Please excuse my tardiness in replying! Staying in an air bnb with up and down wifi.

The info has been extremely useful and I feel a lot better informed when making enquiries.

I think my preferred is Virgin broadband because of the speed, but they still haven’t replied to any of my enquiries. However I am led to believe that Curry’s may be able to sort out Virgin broadband so will find out more.

The only provider that I could get any sense out of was Plusnet who said they could get me up and running within 5 to 7 working days. So may go with them for the first part and then switch to Virgin as I get to know my new property.



FWIW, Plusnet are a actually subsidiary of BT, so if you are FTTC then probably the same speeds.

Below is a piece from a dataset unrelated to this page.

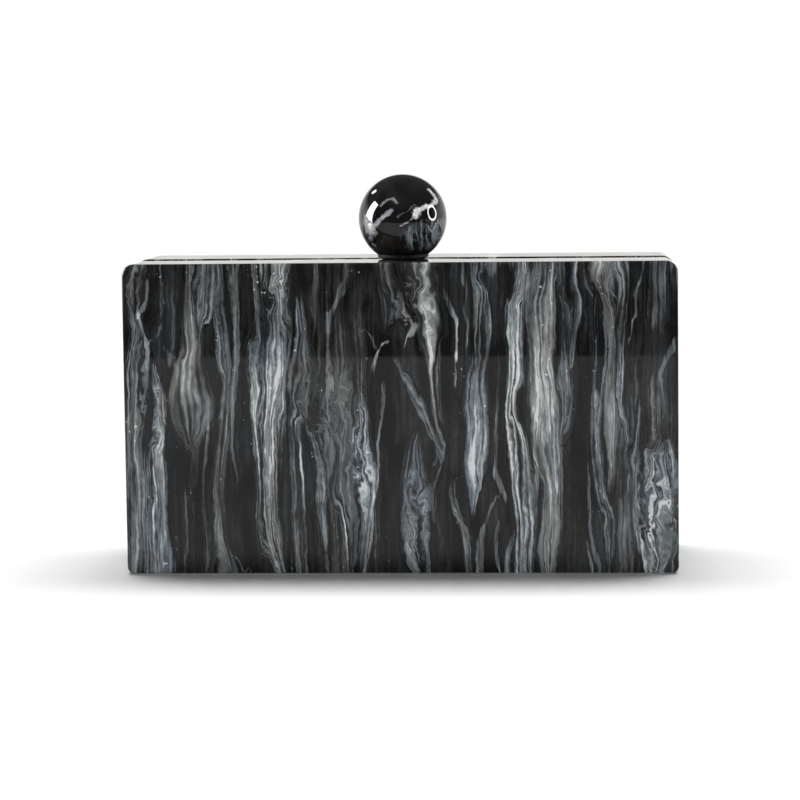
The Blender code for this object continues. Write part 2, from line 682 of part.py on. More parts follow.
def main():
    clear_scene()
    looks = {
        "acrylic": material("marbled_acrylic", (0.035, 0.038, 0.042), 0.06),
        "brass": material("gold_plated_brass", (0.83, 0.62, 0.30), 0.22, 1.0),
        "steel": material("bright_steel", (0.62, 0.62, 0.63), 0.28, 1.0),
        "lining": material("black_suede", (0.018, 0.018, 0.020), 0.92),
    }
    hinge_line = (0, 0, HINGE_AXIS_Z)
    halves = {side: pivot(f"{SIDE_NAMES[side]}_half", hinge_line) for side in (REAR, FRONT)}
    screw = screw_mesh(looks["brass"])
    rims = make_shells(looks, halves)
    fit_hinges(looks, halves, rims, screw)
    fit_clasp(looks, halves, rims, screw)
    fit_chain_anchors(looks, halves, rims, screw)


main()
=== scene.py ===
"""The looks of the box clutch purse: marbled acrylic, gold-plated hardware and a suede lining.

Every CAD piece is shown by a refined copy of itself, which rides on the same body. The ball, which is turned,
and the lining pads, which are crowned, are built anew, and a felt washer and two felt strips are added. The
strips are also painted shade: dark felt in the seam that makes it read as a dark line.
Lengths are in metres, and marble patterns in millimetres.
"""

import json
import math

import bmesh
import bpy
from mathutils import Euler, Matrix, Vector, noise

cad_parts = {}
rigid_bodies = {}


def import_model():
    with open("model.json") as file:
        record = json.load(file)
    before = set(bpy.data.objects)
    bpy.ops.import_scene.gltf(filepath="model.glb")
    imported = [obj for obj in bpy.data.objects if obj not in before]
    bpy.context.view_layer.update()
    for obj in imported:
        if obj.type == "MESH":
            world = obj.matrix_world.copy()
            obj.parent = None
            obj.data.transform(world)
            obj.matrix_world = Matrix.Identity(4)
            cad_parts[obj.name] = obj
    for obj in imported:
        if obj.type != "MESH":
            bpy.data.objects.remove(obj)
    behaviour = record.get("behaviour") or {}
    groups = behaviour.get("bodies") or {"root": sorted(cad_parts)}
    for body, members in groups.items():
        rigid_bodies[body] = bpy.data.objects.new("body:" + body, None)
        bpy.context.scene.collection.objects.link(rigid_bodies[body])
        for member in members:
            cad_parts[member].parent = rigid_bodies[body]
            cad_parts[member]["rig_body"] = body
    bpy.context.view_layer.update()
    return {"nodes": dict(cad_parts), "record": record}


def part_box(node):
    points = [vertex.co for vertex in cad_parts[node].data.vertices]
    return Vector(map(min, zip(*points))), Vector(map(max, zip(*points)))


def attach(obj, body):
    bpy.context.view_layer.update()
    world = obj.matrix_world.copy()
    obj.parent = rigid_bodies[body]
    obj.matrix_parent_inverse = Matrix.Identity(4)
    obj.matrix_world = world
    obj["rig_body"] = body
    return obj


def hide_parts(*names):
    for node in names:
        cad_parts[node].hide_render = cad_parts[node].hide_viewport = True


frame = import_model()

MM = 0.001
PANEL_LOW, PANEL_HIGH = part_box("front_panel")
REAR_LOW, REAR_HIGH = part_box("rear_panel")
KNOB_LOW, KNOB_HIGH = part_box("ball_knob")
HALF_WIDTH = PANEL_HIGH.x
HEIGHT = REAR_HIGH.z
KNOB_RADIUS = (KNOB_HIGH.x - KNOB_LOW.x) / 2
COLLAR_LOW = HEIGHT + 0.3 * MM  # the underside of the spacer's collar, below the ball
KNOB_CENTRE = Vector((0, 0, KNOB_HIGH.z - KNOB_RADIUS))
MM_WIDTH = 2 * HALF_WIDTH / MM
MM_HEIGHT = HEIGHT / MM
VEIN_HALF_LIMIT = 12.0
CHUNK = 8
REAR_SHIFT = 63.0

# The veins of the front sheet as drawn, large to small. Each has a softness (0 stringy, 1 smoky), a
# warmth (-1 bluish to 1 creamy) and its run from top to bottom: height, place across and half width in
# millimetres, and strength in percent. Veins of the last group lie over the others as single threads.
SMOKE = (
    (1, 0.7, ((112, -20, 9, 12), (96, -20, 10, 18), (80, -21, 12, 24), (66, -22, 12, 34),
        (50, -20, 10, 34))),
    (1, 0, ((66, -22, 8, 16), (58, -22, 9, 40), (45, -20, 9, 48), (30, -20, 6.5, 42), (20, -16, 4, 20),
        (12, -15, 3, 0))),
    (0.9, -0.6, ((112, 67, 2.6, 22), (96, 68, 3.2, 24), (80, 69, 2.6, 18), (72, 69, 2, 0))),
    (0.8, 0.1, ((78, 84, 2, 0), (70, 84, 3, 24), (50, 81, 3, 32), (30, 81, 3.5, 36), (10, 81, 3.2, 36),
        (0, 81, 3, 30))),
    (0.8, 0.1, ((112, 94, 4.6, 34), (95, 92.5, 4, 28), (85, 95, 2.4, 16), (78, 96, 2, 0))),
    (0.9, 0, ((74, 93, 4, 0), (66, 93, 5, 28), (50, 93, 6.2, 34), (44, 93, 6, 30), (38, 93, 6, 0))),
    (0.9, 0.5, ((74, 0, 4, 0), (60, 1, 5, 10), (30, 14, 6, 12), (0, 18, 6, 10))),
    (0.9, 0.3, ((84, -70, 3, 0), (76, -68.5, 3, 10), (60, -69, 3, 16), (30, -74, 5, 16), (8, -73, 7, 20),
        (0, -72, 7, 20))),
    (0.9, -0.5, ((106, -82, 2.5, 0), (98, -82, 2.5, 14), (86, -82, 3, 20), (74, -82, 2, 10),
        (66, -82, 2, 0))),
    (0.8, 0.2, ((112, -52, 1.5, 25), (104, -52, 1.5, 0))),
    (0.8, 0.1, ((112, 34, 8, 42), (110, 34, 7.5, 22), (108, 34, 7, 0))),
)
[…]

I am with MikeB on this one, I have BT FTTC and get pretty much the same speedtest reported speed although synctest is 79.32/20 which I understand is the true measure. I am c400 metres from the Cabinet. To be honest, you don’t need anything like 300mbps even for heavy duty 4k UHD streaming/downloads.

The only problems I have had have revolved around old internal telephone wiring but once I talked an Openreach Engineer into rewiring the BT master socket then reliability and speeds have been 100%.

1 Like

We’re still relishing FTTP here having put up with 1.5 mbps speeds for years and all because we live too far way from the cabinet for copper to do better than 7mbps. I thank my MP for really pushing things. All we need now is a mobile phone signal. And all that in the over-populated South East!

Careful - don’t confuse line speed with backhaul performance - very different. The line speed will stay constant over 24 hours once is has settled to an optimum setting - but depending on your ISP your actual performance may well vary due to congestion in the backhaul.
Some ISPs are a lot better in this regard than some others. If an ISP is relaxed about fair use policy then this is sometimes a sign of low chance of backhaul congestion.

Also some ISP use shaping to help optimise data flow - which will reduce the speed down from the line speed - but allows for greater overall throughput - its kind of like have variable speed limited on the motorways at busy periods for a given roadside and amount of traffic - its the similar principles.

If you use BT broadband you can see what the shaper values have been assigned to your access in the core to provide optimum traffic flow for your line conditions - usually between 10% and 15% below your downlink line speed (sync speed) if you use xDSL accesses

ISPs that don’t use shaping - ie they don’t have the core infrastructure might achieve a higher simplistic throughput - but will suffer more under load so overall less performant.
Network is one area where more is not always better… but consumer marketing tends to bling out the higher numbers rather than real performance.

Commercial high performance networks will use shaping and some very high performant networks use controlled packet dropping - what is called WRED. Ie data is deliberately discarded statistically to optimise busy throughput - usually within TCP flows

Just this minute ran Ookla on my Virgin 200 Mbps service on a Superhub2 and got the following results which are very similar to @davidhendon

D/L 220.94 Mbps
U/L 20.91 Mbps

The 300 Mbps service I used to have would download at 320+ Mbps all day but the Superhub 3 that was required for that speed caused Tidal dropouts so I reverted to the Superhub 2 which has a max connection speed of circa 200 Mbps.

I have no idea if Virgin have sorted the problem on the Superhub 3 but it’s worth keeping in mind if you do chose to go that way.

Its not your MP - its your council - typically at county.
The government programme that rural and semi rural locations use is BDUK -

Your council will deploy using that programme as government funded or partially funded access. You need to contact your parish council as they can often interface and lobby the council for you - but it does need some effort. The townies often get this stuff automatically.

I successfully followed that path for my village and parish over a 4 year period - and I went from 3mbps to 48mbps - and some of my neighbours went from 750kbps to 80 Mbps down line speed. Our parish has approx 100 houses and businesses/farms over quite a wide area, we got 3 new cabinets and a smattering of FTTP for the edge of the parish.